Okay, the names of the two co-workers I mentioned are Mo-Mo and Ghetto Queen (of course not really, just names I am providing for this post). Anyway, Mo-Mo is the planner of all crew invents. She always has been and she is great at it. I usually just help because I am not very good at that sort of thing. So Mo-Mo made all the plans regarding the crew's December celebrations. So she, Ghetto Queen, and I were the December party planning committee. But then unexpectedly Mo-Mo went out on disability for health reasons, leaving me & Ghetto Queen to execute her plans. Are we all caught up now? GOOD!
What I did not mention in my blog back in December is the controversy that came about during the whole December crew festivities. Ghetto Queen was to buy the bosses' gift cards. She was to stop by Mo-Mo's house and pick up her money and then go and buy the gift cards. Well, Ghetto Queen told me and a few others that she didn't put her portion in since it was such a hassle getting the gift cards and that she bought two $5 holiday cards (for the crew to sign and put the gift cards in) at the register of one of the department stores instead of going someplace cheaper. When the holiday cards were passed around, one of my male co-workers mentioned that they didn't look (nor say on the back of them) like $5 cards. So I had no idea how much the bosses' gift cards ending up being. I know what I had collected, but I didn't know if she ended up collecting Mo-Mo's money or not. This should have been my first clue.
Well, today Mo-Mo and I were talking about Ghetto Queen being out ill again from work. She is one of those people that is always out from work with one ailment or another. Usually the ailments are bullshit, but if she can find a doctor to say they are true there is nothing the company can do about it.
Anyway, Mo-Mo said she found out something about Ghetto Queen, but didn't want to tell me because she said I would get mad. Eventually she told me and I was beyond mad. Actually, I don't think there is an appropriate word to express how upset I was. It seems that Ghetto Queen pocketed some of the money I collected at Christmas from our co-workers for the bosses' gifts.
I asked Mo-Mo when and how she found this out. She said that someone told her about it two weeks ago. That Ghetto Queen had been bragging about it. That Hoochie Mama (another co-worker from a different department) had told Ghetto Queen she better be careful.
I explained to Mo-Mo how much money I actually collected. Since we didn't know how much the gift cards were, we couldn't know for sure how much money, if any, Ghetto Queen pocketed. The more I mentioned how much I collected, the more curious Mo-Mo became. So, she went and asked Dilbert and Ms. S how much their gift cards were. Turns out the bitch pocketed $100 of the money! Mo-Mo was in tears. I was homicidal.
My co-workers trusted me when they gave me their money. And this c**t (yeah I am pulling out the big cuss words) violated that trust. She lied to and took advantage of me and our entire work crew. She also made us look cheap to our bosses. Plus the fact that she laughed and bragged about getting away with it makes things worse. I swear if she was there today, ghetto or not I would have confronted her sorry ass. SHE STOLE FROM US! And I'm sorry but I don't take that shit lightly.

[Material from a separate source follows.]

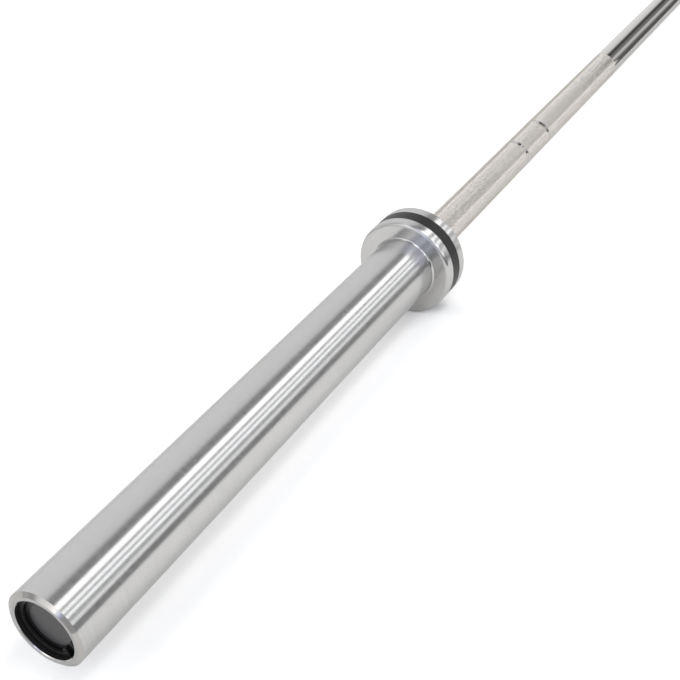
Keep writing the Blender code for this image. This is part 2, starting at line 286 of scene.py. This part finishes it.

Mo-Mo asked me to keep the situation quiet. I reluctantly agreed but had already began telling one of our co-workers about it before she asked me not to. I hinted around until he finally guessed it since he refused to let me stop telling him the story. He stated that Ghetto Queen is nothing but a hustler and he was not all that surprised.
One my way home, I called Joe (a.k.a. gay boyfriend) and told him everything. We work together in the same crew and I needed someone else to vent to. He laughed and said we had all learned our lesson. None of us will ever trust her again. That doesn't make me feel any better.
Mo-Mo told me to trust in God. I said I wish Ghetto Queen would wear RED in her neighborhood and see what happens. (She claims she doesn't wear red cause that's a "Bloods" color and she lives in a "Crypts" area.) I know I shouldn't wish ill will towards anyone, but she has gone too far.
I believe in Karma. What goes around really does eventually come back around. And I can't wait to witness what's coming to her. In the meantime, I got to figure out how to let these feelings of anger and betrayal go. It's not healthy for me.